Jackie elucidated her initial thoughts on Large Language Models and the drift toward the statistical average. At some point, I interjected the need for not only Universal Basic Income but Universal Basic Living Conditions. And then there was the ease of generating information and deep fakes; the emergence of voice surveillance and the generation of fake evidence to convict black radicals in the 1960’s & 1970’s; Angela Davis; prison abolition; Fred Moten, anti-coloniality and teaching anti-coloniality while adhering to colonial intent; the corporatization of the Black Likes Matter; pedagogy and challenging the reproduction of colonial structures and intentions within an anti-colonial framework; academic authoritarian power structures; Michel Foucault; the current abolition and defund landscape; cycles of reform and backlash; intersections of the digital universe, its imposing rhythms and intermittent rewards, and carcerality; the attention economy and the harvesting of our attention; the swelling anonymity of power and control; overrated will power; technology embedded in a capitalist political economy; and the troubling commodification of sociality.
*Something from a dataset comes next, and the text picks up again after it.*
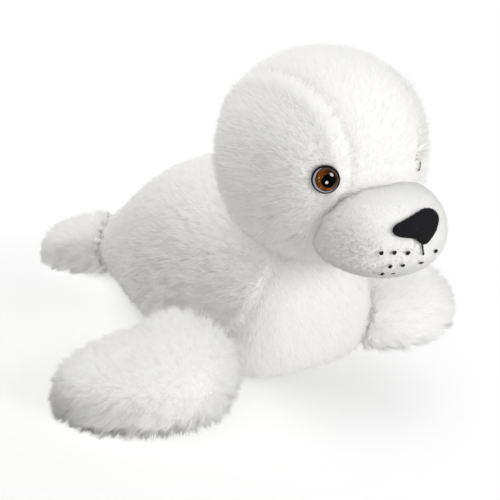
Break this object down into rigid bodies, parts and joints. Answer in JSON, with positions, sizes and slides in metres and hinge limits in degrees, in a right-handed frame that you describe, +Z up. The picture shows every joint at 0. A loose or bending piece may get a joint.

I asked Jackie about the history of her music and her early music reviews dating back to middle school. She mentioned that her harp is now on display at the Museum of Jurassic Technology.
We discussed handwriting and its varying histories and processes; Aliens as a form of Life: Imagining the Avante Garde, an epistolary essay for Lily Hoang; a desire to appeal to familiar forms and communicative impulse and relationality; a text message via Vi Khi Nao through Lily Hoang, and to Jackie Wang; Aliens, foreignness, the dangers of humanizing AI and robotics.
It was natural to reference Neil deGrasse Tyson, Roswell, and UFO’s in the news and the popularity of believing Alien-operated UFO’s always falter and crash into the earth.
When asked about life elsewhere, Jackie posited, “There has to be… There’s so many fucking suns in the universe.”